Confidential job search while you are still employed
If privacy is the main concern, using a dedicated personal negotiation inbox can be wise. In that case, your “second address” might actually be the inbox you used for broader job search activity, while the cleaner, more permanent address becomes the official channel for the offer discussion.
What is better than two visible email addresses?
In many cases, filters, labels, forwarding rules, and a dedicated folder system will solve the problem better than exposing two different addresses to the employer. You can keep one public-facing email and still organize everything behind the scenes.
That matters because the employer does not care how elegantly your inbox is organized. They care that you answer quickly, keep the thread clear, and do not lose the paperwork. Behind-the-scenes organization is often the smarter move.

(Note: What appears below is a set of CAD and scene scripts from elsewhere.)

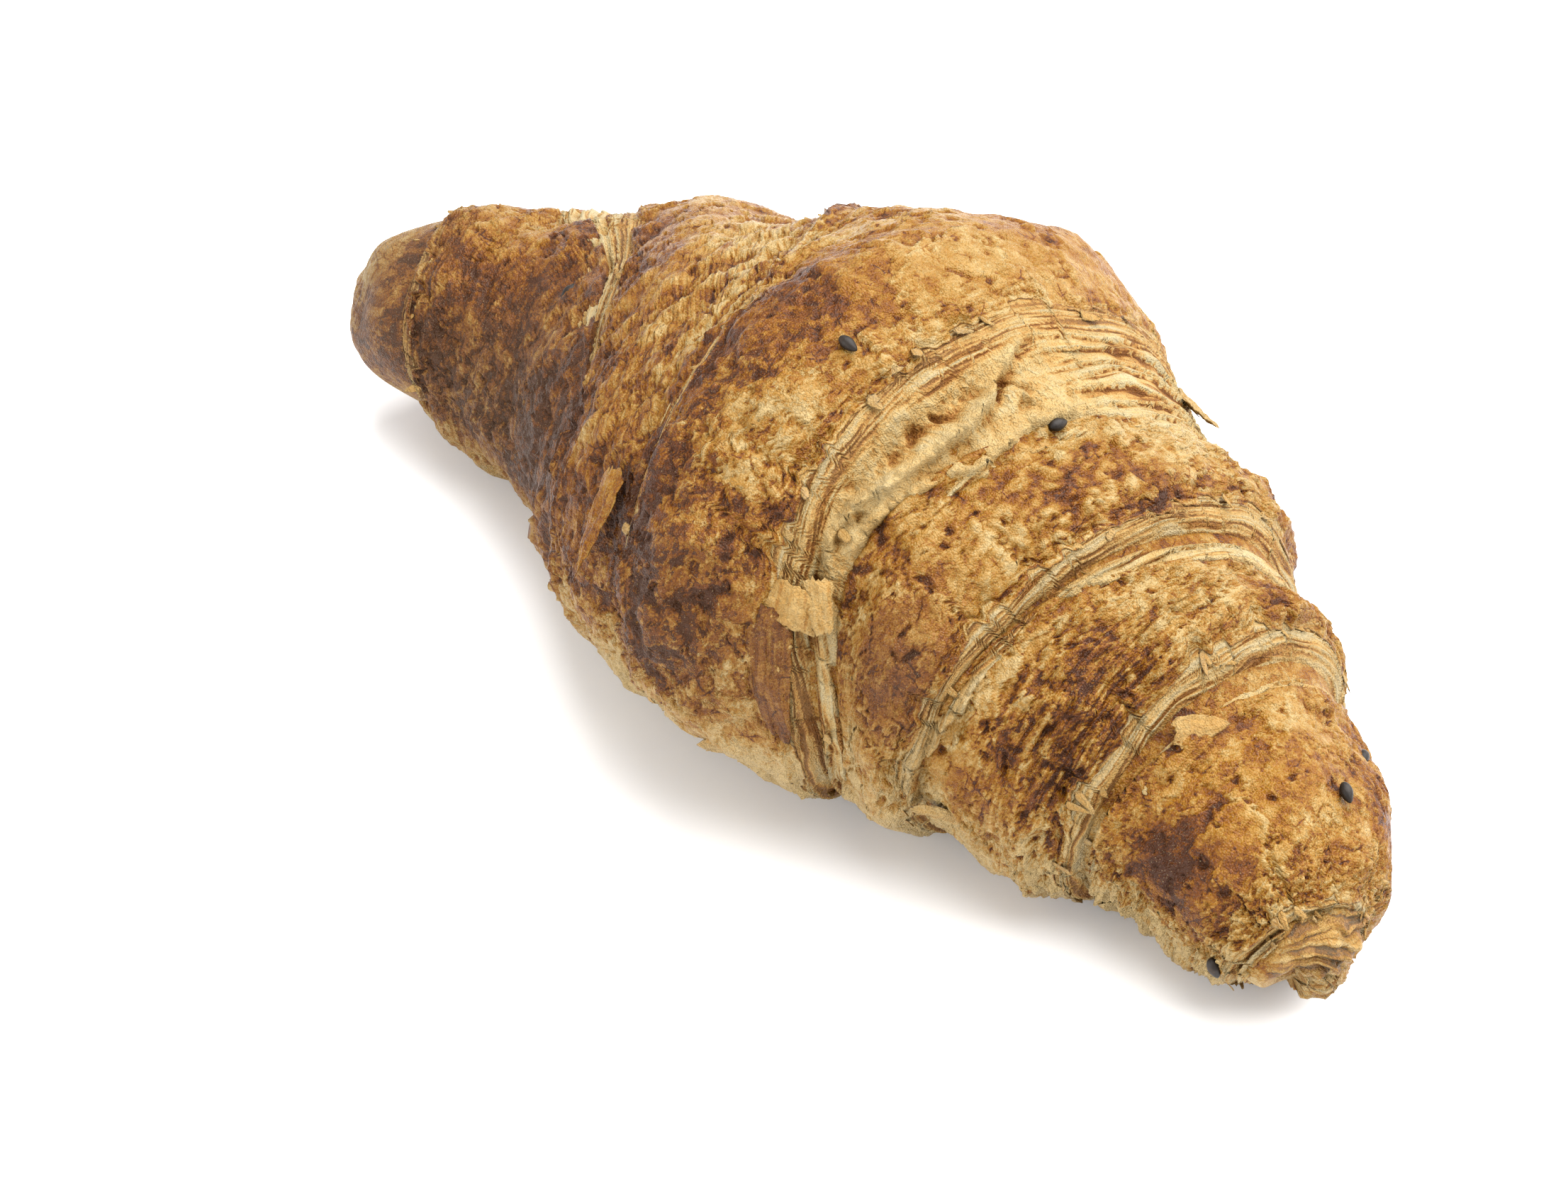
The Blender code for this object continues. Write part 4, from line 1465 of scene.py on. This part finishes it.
@dataclass(frozen=True)
class FloorPaper:
    """Plain white paper with hardly any grain."""

    name: str = "floor_paper"
    roughness: float = 0.9
    stops: tuple[tuple[float, Any], ...] = ((0.3, (0.85, 0.85, 0.86, 1)), (0.7, (0.88, 0.88, 0.88, 1)))

    def make(self) -> bpy.types.Material:
        """Builds the material."""
        bench = Bench(self.name)
        grain = bench.maths("ADD", bench.noise(40), 0.5)
        bench.link(bench.ramp(grain, self.stops), "Base Color")
        bench.shader.inputs["Roughness"].default_value = self.roughness
        return bench.material


@dataclass(frozen=True)
class Studio:
    """A pale floor, soft light and the camera."""

    camera_at: Triple = (0.33057, -0.36330, 0.45330)
    camera_towards: Triple = (-0.5104, 0.5402, -0.6691)
    lens: float = 128.99
    sensor: float = 36.0
    clip: tuple[float, float] = (0.01, 20.0)
    lamps: tuple[tuple[str, Triple, float, float], ...] = (
        ("key", (0.34, 0.54, 1.24), 2.2, 104.0),
        ("fill", (-0.20, -0.85, 0.16), 0.9, 9.5),
    )
    sky: float = 0.94
    floor_size: float = 3.0

    def build(self) -> None:
        """Puts the floor, the lights and the camera in the scene."""
        shape = bmesh.new()
        bmesh.ops.create_grid(shape, x_segments=1, y_segments=1, size=self.floor_size)
        floor = piece_from(shape, "floor")
        floor.data.materials.append(FloorPaper().make())
        scene = bpy.context.scene
        for name, place, size, power in self.lamps:
            light = bpy.data.lights.new(name, "AREA")
            light.size, light.energy = size, power
            lamp = bpy.data.objects.new(name, light)
            scene.collection.objects.link(lamp)
            lamp.location = place
            lamp.rotation_euler = (-Vector(place)).to_track_quat("-Z", "Y").to_euler()
        scene.world = bpy.data.worlds.new("studio")
        scene.world.use_nodes = True
        background = scene.world.node_tree.nodes["Background"]
        background.inputs["Color"].default_value = (1, 1, 1, 1)
        background.inputs["Strength"].default_value = self.sky
        view = bpy.data.cameras.new("camera")
        view.sensor_width, view.lens = self.sensor, self.lens
        view.clip_start, view.clip_end = self.clip
        camera = bpy.data.objects.new("camera", view)
        scene.collection.objects.link(camera)
        camera.location = self.camera_at
        camera.rotation_euler = Vector(self.camera_towards).to_track_quat("-Z", "Y").to_euler()
        scene.camera = camera
        scene.view_settings.view_transform = "Standard"


def turns() -> list[Turn]:
    """The strips of dough, from the middle one outwards, each overlapping the ends of the one before."""
    point, overlap = -75.0, 8.0
    second, third, fourth = (point + count * FULL_TURN for count in (1, 2, 3))
    near_end, far_end = NEAR.places[-1][0], FAR.places[-1][0]
    return [
        Turn(
            "middle_turn", point, second + overlap, None, (FAR, NEAR),
            skin_columns=100, face_columns=76, spacing=0.40, crown=0.7,
        ),
        Turn(
            "near_turn_1", second - overlap, third + overlap, NEAR, (NEAR,),
            skin_columns=80, face_columns=84, spacing=0.32,
        ),
        Turn(
            "near_turn_2", third - overlap, fourth + overlap, NEAR, (NEAR,),
            skin_columns=80, face_columns=76, spacing=0.30,
        ),
        Turn(
            "near_turn_3", fourth - overlap, near_end, NEAR, (NEAR,),
            skin_columns=110, face_columns=36, spacing=0.28, terraced=7.0,
        ),
        Turn(
            "far_turn_1", second - overlap, third + overlap, FAR, (FAR,),
            skin_columns=110, face_columns=44, spacing=0.34,
        ),
        Turn(
            "far_turn_2", third - overlap, far_end, FAR, (FAR,),
            skin_columns=110, face_columns=30, spacing=0.34, crown=0.4, crease_lift=-0.3,
        ),
    ]


def main() -> None:
    """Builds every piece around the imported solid, dresses it and reports it."""
    logging.basicConfig(level=logging.INFO, format="%(name)s: %(message)s", stream=sys.stdout)
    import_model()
    dough, coat = BakedDough().make(), SeedCoat().make()
    made = [(turn.build(), dough) for turn in turns()]
    made += [(InnerRoll().build(), dough), (Flakes().build(), dough), (Seeds().build(), coat)]
    for piece, finish in made:
        piece.data.materials.append(finish)
        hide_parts("croissant")
        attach(piece, "root")
        LOG.info("%s: %d faces", piece.name, len(piece.data.polygons))
    Studio().build()


if __name__ == "__main__":
    main()
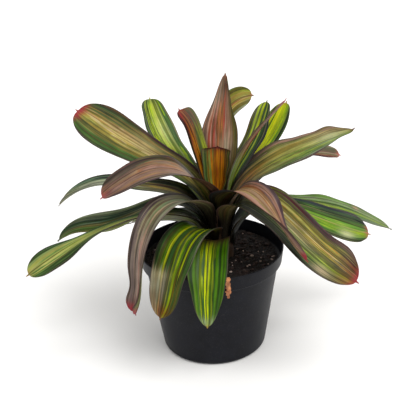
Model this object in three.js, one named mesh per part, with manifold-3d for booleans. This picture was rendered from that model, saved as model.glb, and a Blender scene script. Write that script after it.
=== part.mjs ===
// Potted bromeliad: a rosette of strap leaves on a short stem, standing in
// potting mix in a thin-walled round nursery pot.
// Millimetres, +Z up.  Origin: centre of the pot's flat underside.
// The front of the plant faces -Y and its right-hand side is +X.

import * as THREE from 'three';
import { mergeVertices } from 'three/addons/utils/BufferGeometryUtils.js';
import Module from 'manifold-3d';

const CLEARANCE = 0.3;            // between pieces that touch

// ---------------------------------------------------------------- pot
const POT_HEIGHT = 122;
const POT_BASE_RADIUS = 60;
const POT_CORNER = 5;             // rounding where the wall meets the base
const POT_RIM_RADIUS = 82.5;      // outside of the rim band
const RIM_BAND_HEIGHT = 17;
const RIM_BAND_STEP = 4;          // how far the band stands out from the wall
const RIM_TAPER = 2;              // the band leans out by this much over its height
const BAND_EDGE = 1;              // slope of the band's lower edge
const LIP_RADIUS = 0.7;           // rounding of the rim's top edge
const POT_WALL = 1.4;
const POT_FLOOR = 2;
const POT_SIDES = 48;
const POT_COLOR = 0x1d1f24;
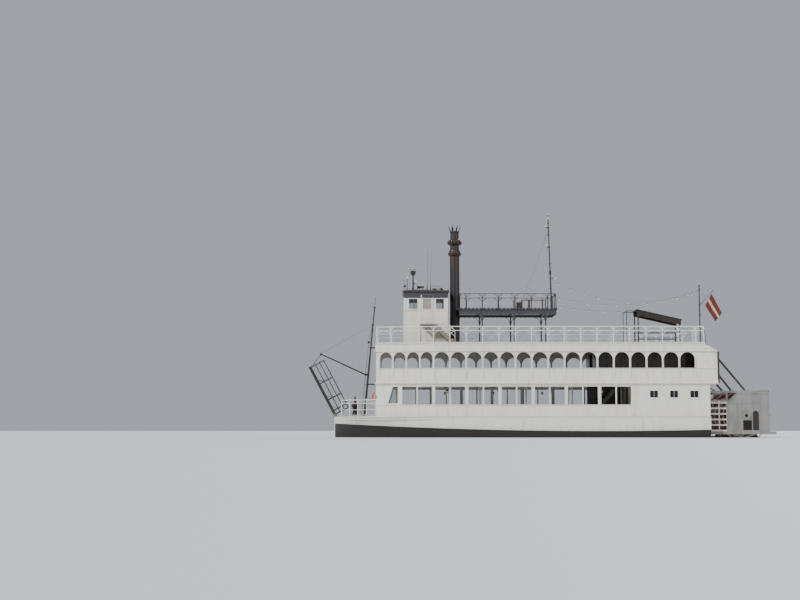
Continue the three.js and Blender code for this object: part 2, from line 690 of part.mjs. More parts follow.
function platform() {
  const { aft, fore, half, under, slab: slabUnder, floor, top } = PLATFORM;
  const inside = opening(aft + 50, -half + 50, fore - 50, half - 50);
  const posts = [2600, 360, -1850].map((x) => box(x - 45, x + 45, half - 145, half - 55, LEVEL.topDeck + GAP, slabUnder + 10));
  return join([
    slab(outline(rectangle(aft, -half, fore, half)), slabUnder, floor),
    slab(outline(rectangle(aft, -half, fore, half), [inside]), under, top),
    ...posts,
    ...posts.map(otherSide),
  ]).subtract(stackNotch());
}

// A toe and one rail on tall posts. The inner posts of the starboard side stand further aft.
function platformRailing() {
  const { aft, fore, half, top } = PLATFORM;
  const { post, toe, under, height, starboardAft } = PLATFORM_RAIL;
  const base = top + GAP;
  const sheet = (posts) => outline(
    rectangle(posts[0] - post / 2, base, posts.at(-1) + post / 2, base + height),
    posts.slice(1).map((s, i) => opening(posts[i] + post / 2, base + toe, s - post / 2, base + under)),
  );
  const inner = [-1995, -850, 295, 1440, 2585, 3730];
  const side = (shift) => {
    const posts = [aft + post / 2, ...inner.map((x) => x - shift), fore - post / 2];
    return plate(sheet(posts), post, [0, half], [1, half]);
  };
  const ends = sheet(evenPosts(-half + post / 2, half - post / 2, 3));
  return join([
    side(0),
    otherSide(side(starboardAft)),
    plate(ends, post, [aft, 0], [aft, 1]),
    plate(ends, post, [fore - post, 0], [fore - post, 1]),
  ]).subtract(stackNotch());
}

function platformTable() {
  const z0 = PLATFORM.floor + GAP;
  const legs = [-1800, -820, -330].flatMap((x) => [-310, 310].map((y) => box(x - 25, x + 25, y - 25, y + 25, z0, 9700)));
  return join([box(-1850, -280, -350, 350, 9690, 9740), ...legs]);
}

// The main mast leans forward a little and carries a short arm, a lamp box and two brackets.
const MAST_FITTINGS = [[11330, -330, -20], [13560, 20, 170], [14960, 20, 210]];

function mainMast() {
  const foot = [mastX(PLATFORM.floor), 0, PLATFORM.floor + 2];
  const arms = MAST_FITTINGS.map(([z, aft, fore]) => box(mastX(z) + aft, mastX(z) + fore, -20, 20, z - 25, z + 25));
  return join([
    rod(foot, [MAST.head, 0, MAST.top], MAST.footRadius, MAST.headRadius, 12),
    box(mastX(11720) - 75, mastX(11720) + 75, -75, 75, 11580, 11860),
    ...arms,
    ...STRINGS.map((row) => eye(stringRoute(row), 0)),
  ]);
}

// Two stays run from the mast head down to the top rails of the platform.
const STAY = { top: 14750, foot: -600, footRise: 4, radius: 8 };

function mastStays() {
  const head = [mastX(STAY.top) + 48, 0, STAY.top];
  const height = PLATFORM.top + PLATFORM_RAIL.height + GAP + STAY.footRise;
  const stay = rod(head, [STAY.foot, PLATFORM.half - 25, height], STAY.radius, STAY.radius, 6);
  return join([stay, otherSide(stay)]);
}

const RADAR = { x: 7430, pedestal: 11560, top: 11810, dome: 7200, domeZ: 11040 };

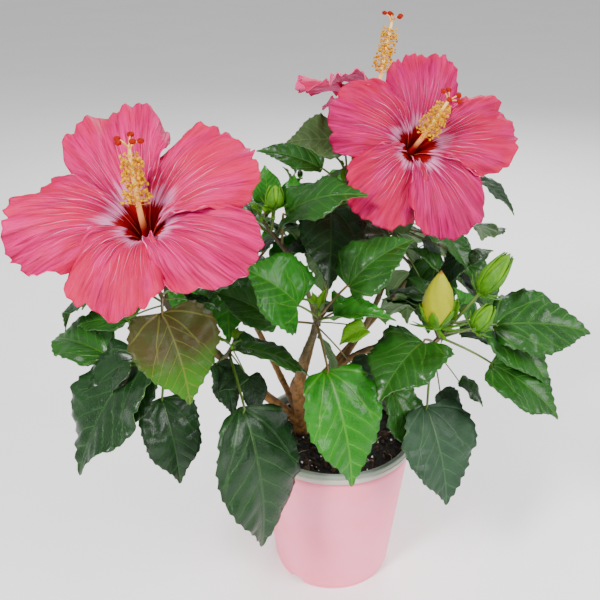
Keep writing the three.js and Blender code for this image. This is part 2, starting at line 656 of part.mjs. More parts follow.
// A leaf's row of sizes, drawn within the ranges of the plant's own leaves
function seededRow(roll, bearing, drop) {
  const length = 44 + 30 * roll();
  return [
    0.1 + 0.85 * roll(), 16 + 20 * roll(), bearing, -10 - drop + 50 * roll(),
    length, (0.64 + 0.14 * roll()) * length, bearing + 30 * (roll() - 0.5), -12 - 0.7 * drop - 42 * roll(),
    24 * (roll() - 0.5), 4 + 10 * roll(),
  ];
}

function fillMass(node, { stem: path, fill }, seed) {
  const roll = dice(seed);
  const stem = bend(path);
  const middle = stem.getPoint(0.5);
  const foreign = (piece) => piece.kind !== 'leaf' && (piece.node !== node || piece.kind === 'blade');
  const space = (tip) => tip.distanceTo(middle) < fill.reach;
  const limbs = [stem];
  for (let i = 0; i < fill.twigs; i += 1) {
    const share = ((i + 0.5) / fill.twigs) * 2 - 1;
    const bearing = fill.bearing + fill.spread * share + 20 * (roll() - 0.5);
    const start = stem.getPoint(0.15 + 0.5 * roll());
    const length = THREE.MathUtils.lerp(...TWIG_LENGTHS, roll());
    const corner = start.clone().addScaledVector(heading(bearing, TWIG_RISES[0]), 0.5 * length);
    const end = corner.clone().addScaledVector(heading(bearing, TWIG_RISES[1]), 0.5 * length);
    const curve = new THREE.QuadraticBezierCurve3(start, corner, end);
    const twig = limb(curve, taper(TWIG_RADII), 4, STEM_STEPS);
    const free = clear(twig, foreign);
    if (free) occupy(node, 'stem', twig);
    limbs.push(free ? curve : null);
  }
  limbs.forEach((curve, number) => {
    for (let i = 0; i < fill.leaves; i += 1) {
      const place = (0.5 + (i + number * fill.leaves) * GOLDEN_SHARE) % 1;
      const row = seededRow(roll, fill.bearing + fill.spread * (2 * place - 1), fill.drop * (i % 2));
      if (curve) growLeaf(node, curve, row, space);
    }
  });
}

const group = new THREE.Group();
const { pot, soil } = potShell();
const rim = potRim();
const trunk = trunkSolid();
occupy('pot', 'pot', pot);
occupy('pot_rim', 'pot', rim);
occupy('soil', 'pot', soil);
occupy('trunk', 'limb', trunk);
group.add(
  mesh('pot', pot, COLOURS.pot, 0.4), mesh('pot_rim', rim, COLOURS.rim, 0.5),
  mesh('soil', soil, COLOURS.soil, 0.95), mesh('trunk', trunk, COLOURS.bark, 0.85),
);

const earlier = [berth(bend(TRUNK), trunkRadius, TRUNK_SIDES, TRUNK_STEPS)];
for (const name of Object.keys(BOUGHS)) {
  const bough = onePiece([earlier.reduce((left, other) => left.subtract(other), boughSolid(name))]);
  earlier.push(boughBerth(name));
  occupy(name, 'limb', bough);
  group.add(mesh(name, bough, COLOURS.bark, 0.85));
}

for (const [name, bloom] of Object.entries(BLOOMS)) {
  const body = bloomSolid(bloom);
  occupy(name, 'bloom', body);
  group.add(mesh(name, body, COLOURS[bloom.colour], 0.5));
}

for (const [name, bud] of Object.entries(BUDS)) {
  const body = budSolid(bud);
  occupy(name, 'bloom', body);
  group.add(mesh(name, body, name === 'bud_yellow' ? COLOURS.budYellow : COLOURS.budGreen, 0.5));
}

for (const name of Object.keys(MASSES)) {
  occupy(name, 'stem', onePiece([stemSolid(name).subtract(boughBerth(MASSES[name].on))]));
}
for (const [name, mass] of Object.entries(MASSES)) {
  mass.leaves.forEach((row) => growLeaf(name, bend(mass.stem), row));
}
Object.entries(MASSES).forEach(([name, mass], i) => fillMass(name, mass, SEED + SEED_STEP * i));

for (const [name, mass] of Object.entries(MASSES)) {
  const pieces = placed.filter((piece) => piece.node === name && ['stem', 'leaf'].includes(piece.kind))
    .map((piece) => piece.body);
  const whole = onePiece(pieces).subtract(boughBerth(mass.on));
  group.add(mesh(name, onePiece([whole]), COLOURS[mass.colour], 0.5));
}

export default group;
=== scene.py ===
# Looks of a potted hibiscus in flower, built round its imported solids. The plant is worked out in
# millimetres, +Z up, with the origin in the middle of the pot's underside and -Y as its front.
import json
import math

import bpy
import numpy as np
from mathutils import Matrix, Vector, noise
from mathutils.bvhtree import BVHTree


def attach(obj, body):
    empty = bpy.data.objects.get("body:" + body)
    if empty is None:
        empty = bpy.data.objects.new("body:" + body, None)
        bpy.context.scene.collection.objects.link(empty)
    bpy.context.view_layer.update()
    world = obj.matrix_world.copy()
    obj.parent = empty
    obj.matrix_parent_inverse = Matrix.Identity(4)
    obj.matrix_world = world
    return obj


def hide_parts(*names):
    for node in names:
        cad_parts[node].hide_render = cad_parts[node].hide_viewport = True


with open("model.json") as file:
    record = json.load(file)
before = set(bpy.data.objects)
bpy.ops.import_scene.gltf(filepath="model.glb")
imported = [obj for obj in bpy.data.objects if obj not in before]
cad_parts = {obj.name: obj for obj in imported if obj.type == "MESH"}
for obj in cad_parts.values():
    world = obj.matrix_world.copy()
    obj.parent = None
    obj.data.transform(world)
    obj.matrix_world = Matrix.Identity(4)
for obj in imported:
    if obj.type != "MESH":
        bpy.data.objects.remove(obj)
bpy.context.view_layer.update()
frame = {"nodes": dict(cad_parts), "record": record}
SLOTS = {part["node"]: part["material_slot"] for part in frame["record"]["subparts"]}

MM = 0.001

# Camera: it looks along +Y and down at the plant
CAMERA_TARGET = (-28.1, 0.0, 248.1)
CAMERA_DISTANCE = 607.4
CAMERA_ELEVATION = 26.35
CAMERA_LENS = 48.0
CAMERA_SENSOR = 36.0

# Pot and soil
POT_SIDES = 160
FOOT_RADIUS = 47.7
WALL_FOOT = (49.9, 10.8)  # radius and height where the wall starts
WALL_TOP = (62.8, 123.4)
WALL_THICKNESS = 1.8
RIM_RADIUS = 65.0
RIM_INNER_RADIUS = 60.9
RIM_FOOT = 123.7
RIM_TOP = 132.0
SOIL_HEIGHT = 121.0
SOIL_RADIUS = 60.5
NOTCH_BEARING = -130.0  # the small notch cut into the foot
NOTCH_HALF_ANGLE = 8.0
NOTCH_HEIGHT = 4.6
SOIL_RINGS, SOIL_SIDES = 44, 150
CRUMBS = 900
LARGE_CHIPS, CHIPS = 16, 210  # the large ones come first in the count of all
PERLITE = 85
FINE_ROOTS = 40

# Wood
TRUNK_RADII = (4.9, 3.8)
ROOT_FLARE = 0.75
FLARE_RISE = 6.0
KNOT = (0.5, 0.9, 0.09)  # swell, place and spread of the knot under the fork
STEM_RADII = (1.9, 1.2)
TWIG_RADII = (1.5, 1.0)
TWIG_LENGTHS = (30.0, 46.0)
TWIG_RISES = (8.0, 48.0)
TRUNK_STEPS, BOUGH_STEPS = 70, 84

# Leaves
LEAF_ARCH = 0.07
LEAF_LOBE = 1.5
LEAF_SHOULDER = 0.68
LEAF_FULLNESS = 0.75
PETIOLE_LIFT = 0.06
PETIOLE_RADIUS = 0.85
BLADE_THICKNESS = 0.35
TEETH = 13
TOOTH_DEPTH = 0.036  # as a share of the leaf's width
ROWS_PER_TOOTH = 5
BLADE_COLUMNS = 14
PALM_BEARINGS = (0.78, 1.42)  # of the two side veins that leave the stalk, in radians off the midrib
VEIN_SPACING = 0.15  # between side veins, as a share of the leaf's length
QUILT_HEIGHT = 0.018
DRIP_TIP = 0.5  # how much the tip is drawn out to a point
FLOWERING = ("foliage_left", "foliage_upper_right", "foliage_rear")  # their stems end in a bloom
SMALL_LEAF = 30.0  # blades shorter than this are laid out more coarsely
SPRIGS = 20  # finer twigs tried in each mass
SPRIG_ROOM = 6.0  # how near the mass's own leaves their leaves stay
SEED = 4099
SEED_STEP = 97
GOLDEN_SHARE = 0.618

# Blooms
BLOOM_RADIUS = 70.0
THROAT_RADIUS = 3.0
BLOOM_REFLEX = 8.0
PETAL_SPREAD = 0.74  # half angle of a petal, in radians
THROAT_SPREAD = 0.95  # and at the throat, where petals lap over each other
PETAL_ROUND = 0.37  # how far the rim falls back at a petal's corners, as a share of its reach
PETAL_OVERLAP = 3.0
PETAL_ROWS = 56
PETAL_COLUMNS = 48
PETAL_THICKNESS = 0.5
CALYX_LENGTH = 22.0
ANTHERS = 150
STIGMAS = 5
BUD_SIDES = 40
BRACTS = 9
STIGMA_SPREAD = 6.5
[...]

Privacy and security checklist
- Use an address you expect to keep for months, not days.
- Enable strong passwords and two-factor authentication.
- Check spam and promotions folders while negotiations are active.
- Whitelist the recruiter, company domain, and e-signature provider if needed.
- Keep your signature consistent so the thread feels professional.
- Do not mix in a work-issued account from your current employer.
- Save important attachments locally in case links expire later.
So, should you use two email addresses for salary negotiations?
Sometimes, yes. But only when the second address supports the process instead of complicating it. One clear primary inbox is still the best default, especially for actual counteroffers, written terms, and deadline-sensitive messages.
If you do use two addresses, make one of them clearly primary, keep your replies consistent, and use the second one quietly for privacy, sorting, or backup. That gives you the upside of better control without the downside of mixed threads and missed messages.
In other words, use two email addresses only when you have a real workflow reason. If you are doing it just because it feels safer in theory, you are usually better off improving one reliable inbox and managing the rest with filters, folders, and good habits.